** start Source material **
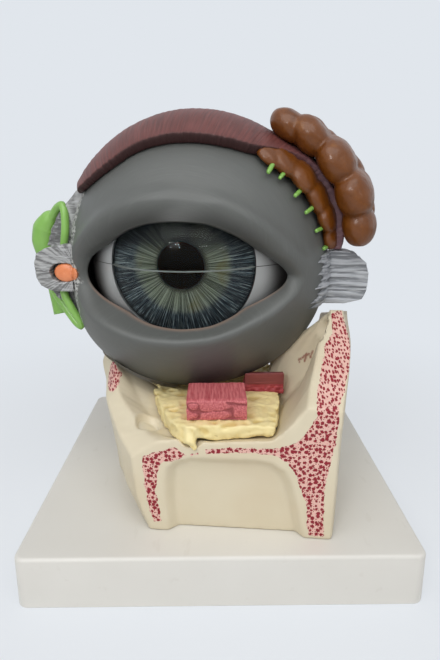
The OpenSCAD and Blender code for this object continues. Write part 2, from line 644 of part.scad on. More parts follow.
module caruncle() color("sandybrown") in_eye() difference() {
  caruncle_oval(-rest_gap / 2, -30 - rest_gap / 2, caruncle_t - rest_gap);
  lid_wedge(-115, -70, glue_gap + pin_gap);
}

// Tear sac behind the plate, and the duct down from it
sac_path = [[-73.5, -24, 25], [-77, -23, 22], [-80, -22, 16], [-80.8, -21.6, 9], [-79.5, -21.4, 1],
  [-78, -21.2, -7], [-76.6, -21, -14]];
sac_radii = [2.6, 4.6, 6.6, 7, 6.2, 5.4, 5];
sac_flat = 0.84;
module lacrimal_sac() color("yellowgreen") in_eye() scale(lid_k) difference() {
  skin(tube_rings(sac_path, sac_radii, 16, sac_flat));
  medial_plate();
}

module nasolacrimal_duct() color("yellowgreen") in_eye() scale(lid_k) difference() {
  skin(tube_rings([[-76.4, -21.1, -15], [-75.4, -21.6, -19], [-73.6, -22.4, -25], [-71.6, -23.2, -31]],
    [4.9, 4.6, 4.5, 4.7], 14, sac_flat));
  medial_plate();
}

canal_d = 3.4;
module upper_canaliculus() color("yellowgreen") in_eye() scale(lid_k) difference() {
  skin(tube_rings([[-74.2, -24, 25], [-72.4, -25.6, 27], [-69.4, -28, 28.2], [-66.5, -29.5, 26.2],
    [-65.6, -31.6, 20], [-65.6, -32.6, 13], [-66.2, -32.8, plate_z1 + 0.6]],
    [canal_d * 0.5, canal_d * 0.6, canal_d * 0.6, canal_d * 0.55, canal_d / 2, canal_d / 2,
      canal_d * 0.55], 10));
  sphere(drawn_lid_r + pin_gap);
  medial_plate();
  skin(tube_rings(sac_path, [for (r = sac_radii) r + pin_gap], 16, sac_flat));
}

module lower_canaliculus() color("yellowgreen") in_eye() difference() {
  scale(lid_k) skin(tube_rings([[-70.5, -33, plate_z0 - 0.5], [-69, -33.6, -21], [-66, -34, -28],
    [-61.5, -34, -36]],
    [canal_d * 0.62, canal_d * 0.6, canal_d * 0.6, canal_d * 0.62], 10));
  skin([for (p = [-140 : 4 : -90]) lid_ring(p)]);
}

base_plate();
base_cover();
cover_screws();
bone_screws();
orbital_bone();
orbital_fat();
inferior_muscle_block();
lateral_muscle_strip();
sclera_lower();
cornea_lower();
choroid_lower();
retina_lower();
iris_lower();
ciliary_ring_lower();
optic_nerve();
medial_rectus();
lateral_rectus();
inferior_rectus();
seam_pins();
sclera_upper();
cornea_upper();
superior_rectus();
superior_oblique();
choroid_upper();
retina_upper();
iris_upper();
ciliary_ring_upper();
lens();
vitreous_body();
eyelid_shell();
levator_muscle();
lacrimal_gland_orbital();
lacrimal_gland_palpebral();
gland_ducts();
lateral_ligament();
medial_ligament();
caruncle();
lacrimal_sac();
nasolacrimal_duct();
upper_canaliculus();
lower_canaliculus();
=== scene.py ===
"""Looks of a take-apart teaching model of an eye in its bony orbit, on a white base."""
import math

import bmesh
import bpy
import numpy as np
from mathutils import Matrix, Vector


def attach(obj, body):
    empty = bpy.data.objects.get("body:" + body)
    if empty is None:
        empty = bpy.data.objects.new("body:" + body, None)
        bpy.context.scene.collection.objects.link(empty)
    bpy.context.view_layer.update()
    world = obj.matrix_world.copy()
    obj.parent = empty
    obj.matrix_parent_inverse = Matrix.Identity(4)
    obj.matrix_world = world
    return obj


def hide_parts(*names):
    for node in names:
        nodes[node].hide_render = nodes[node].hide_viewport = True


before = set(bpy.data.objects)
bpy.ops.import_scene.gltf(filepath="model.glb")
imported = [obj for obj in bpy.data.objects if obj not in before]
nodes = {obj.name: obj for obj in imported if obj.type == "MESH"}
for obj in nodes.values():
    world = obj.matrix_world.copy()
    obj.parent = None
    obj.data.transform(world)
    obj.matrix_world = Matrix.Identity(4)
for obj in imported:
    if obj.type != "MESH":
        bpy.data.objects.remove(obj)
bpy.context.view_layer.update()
scene = bpy.context.scene

# ---- Camera and studio ----
# A short lens close to the front of the model, a little above it and pitched down.
# A pale floor and sky; one wide lamp overhead, a larger weak one in front, and four slim
# ones that the clear window mirrors.

camera_at = Vector((-0.00245, -0.2808, 0.1798))
pitch, yaw, roll = (math.radians(a) for a in (15.61, 0.65, -0.11))
ahead = Vector((math.sin(yaw) * math.cos(pitch), math.cos(yaw) * math.cos(pitch), -math.sin(pitch)))
level = Vector((math.cos(yaw), -math.sin(yaw), 0))
above = level.cross(ahead)
camera_right = level * math.cos(roll) + above * math.sin(roll)
camera_up = above * math.cos(roll) - level * math.sin(roll)

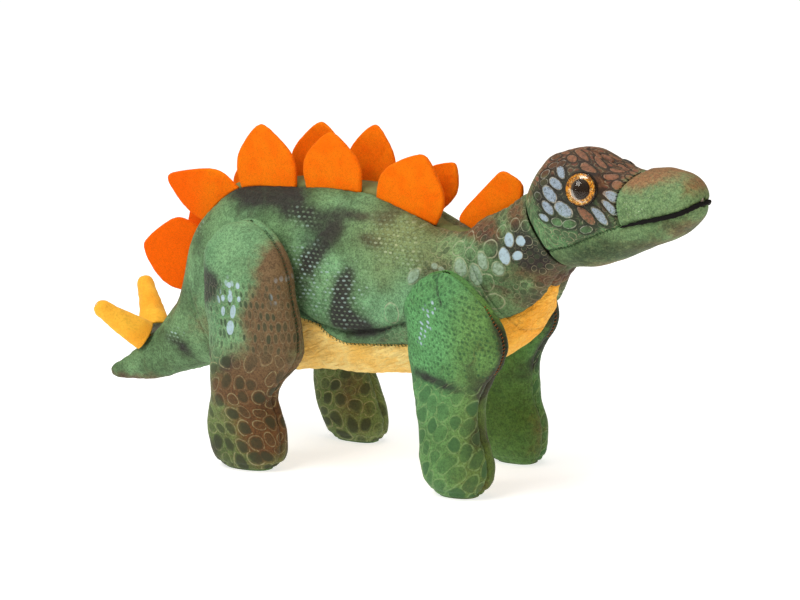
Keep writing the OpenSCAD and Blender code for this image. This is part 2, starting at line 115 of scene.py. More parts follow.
# Outline of a plate: share of the height, share of the base's width.
LEAF = np.array([
    (0, 0.98), (0.12, 1.04), (0.28, 1.07), (0.45, 1.01), (0.6, 0.86), (0.75, 0.62), (0.86, 0.42),
    (0.94, 0.25), (0.985, 0.12), (1.0, 0.03)])
FELT_HALF = 1.35

EYE = {-1: np.array([103.8, 20.6, 146.5]), 1: np.array([100.8, 21.4, 144.5])}
EYE_UP, EYE_AHEAD = 14, 5


# ---------------------------------------------------------------- shape functions
def along(table, u):
    """Smooth values of a table of sections at the positions u."""
    t, u = np.asarray(table, float), np.asarray(u, float)
    i = np.clip(np.floor(u).astype(int), 0, len(t) - 2)
    f = (u - i)[..., None]
    a, b, c, d = t[np.maximum(i - 1, 0)], t[i], t[i + 1], t[np.minimum(i + 2, len(t) - 1)]
    bend, twist = 2 * a - 5 * b + 4 * c - d, 3 * b - a - 3 * c + d
    return 0.5 * (2 * b + (c - a) * f + bend * f ** 2 + twist * f ** 3)


def power(v, e):
    return np.sign(v) * np.abs(v) ** e


def smooth(x, lo, hi):
    t = np.clip((x - lo) / (hi - lo), 0, 1)
    return t * t * (3 - 2 * t)


def bell(x, width):
    return np.exp(-(x / width) ** 2)


def unit(v):
    return v / (np.linalg.norm(v, axis=-1, keepdims=True) + 1e-9)


def mirrored(side, a):
    """Section angles of the left side, for the side that is asked for."""
    return a if side >= 0 else 180 - a


def body_point(table, u, a, inset=0.0):
    """Points of a body or head section u at the angles a."""
    s = along(table, u)
    t, a = np.radians(s[..., 2]), np.radians(a)
    h = np.maximum(s[..., 3] - inset, THINNEST) * power(np.sin(a), 2 / BODY_SQUARE)
    y = np.maximum(s[..., 4] - inset, THINNEST) * power(np.cos(a), 2 / BODY_SQUARE)
    return np.stack([s[..., 0] - h * np.sin(t), y, s[..., 1] + h * np.cos(t)], -1)


def leg_point(leg, u, a, inset=0.0):
    """Points of a leg section u; angle 0 is ahead and 90 outward."""
    table, x0, side, lean, slim = LEGS[leg]
    s = along(table, u) * [1, 1, slim, slim, slim, 1]
    a = np.radians(a)
    out = np.sin(a) >= 0
    thick = np.maximum(np.where(out, s[..., 3], s[..., 4]) - inset, THINNEST)
    square = np.where(out, LEG_SQUARE_OUT, LEG_SQUARE_IN)
    x = x0 + s[..., 1] + lean * (1 - s[..., 0] / LEG_PIVOT_Z)
    x = x + np.maximum(s[..., 2] - inset, THINNEST) * power(np.cos(a), 2 / square)
    y = side * (s[..., 5] + thick * power(np.sin(a), 2 / square))
    return np.stack([x, y, s[..., 0] + 0 * x], -1)


def run_length(grid, axis=0):
    """Distance along a grid line, or a line of points, from its first point."""
    d = np.linalg.norm(np.diff(grid, axis=axis), axis=-1)
    return np.concatenate([0 * np.take(d, [0], axis=axis), np.cumsum(d, axis=axis)], axis=axis)


def leg_rows(leg, count):
    """Positions along a leg's table that lie at equal distances on its outline."""
    table = LEGS[leg][0]
    u = np.linspace(0, len(table) - 1, 600)
    run = run_length(along(table, u)[:, [0, 2]])
    return np.interp(np.linspace(0, run[-1], count), run, u)


def waves(p, size, seed, count=9):
    """Smooth noise between about -1 and 1, made of sine waves about size millimetres long."""
    rng = np.random.default_rng(seed)
    d = unit(rng.normal(size=(count, 3)))
    k = 2 * np.pi / (size * rng.uniform(0.7, 1.5, count))
    return np.sin(p @ (d * k[:, None]).T + rng.uniform(0, 6.28, count)).sum(-1) / np.sqrt(count)


def warp(points, sizes, seed, amount):
    """The points, shifted to and fro along x and z, which gives painted patches uneven outlines."""
    x, z = (waves(points, size, seed + i) for i, size in enumerate(sizes))
    return points + np.stack([x, 0 * x, z], -1) * amount


def blobs(p, spots):
    """How strongly soft spots cover the points p; a spot is x, z, half length, half height, strength."""
    out = np.zeros(p.shape[:-1])
    for x, z, rx, rz, strength in spots:
        out += strength * np.exp(-((p[..., 0] - x) / rx) ** 2 - ((p[..., 2] - z) / rz) ** 2)
    return np.clip(out, 0, 1.3)


def normals(grid, inside):
    """Unit normals of a grid of points, turned to face away from the points inside it."""
    n = unit(np.cross(np.gradient(grid, axis=0), np.gradient(grid, axis=1)))
    return -n if np.sum(n * (grid - inside), -1).mean() < 0 else n


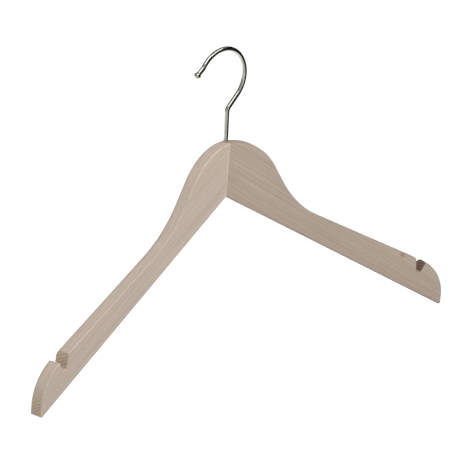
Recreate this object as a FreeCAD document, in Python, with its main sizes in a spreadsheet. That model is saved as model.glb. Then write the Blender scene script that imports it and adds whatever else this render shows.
** end Source material **
> [Exercise objective]:
Show the lines of the records that contain the word "objects".

> [Solved problem]:
    empty = bpy.data.objects.get("body:" + body)
        empty = bpy.data.objects.new("body:" + body, None)
        bpy.context.scene.collection.objects.link(empty)
before = set(bpy.data.objects)
imported = [obj for obj in bpy.data.objects if obj not in before]
        bpy.data.objects.remove(obj)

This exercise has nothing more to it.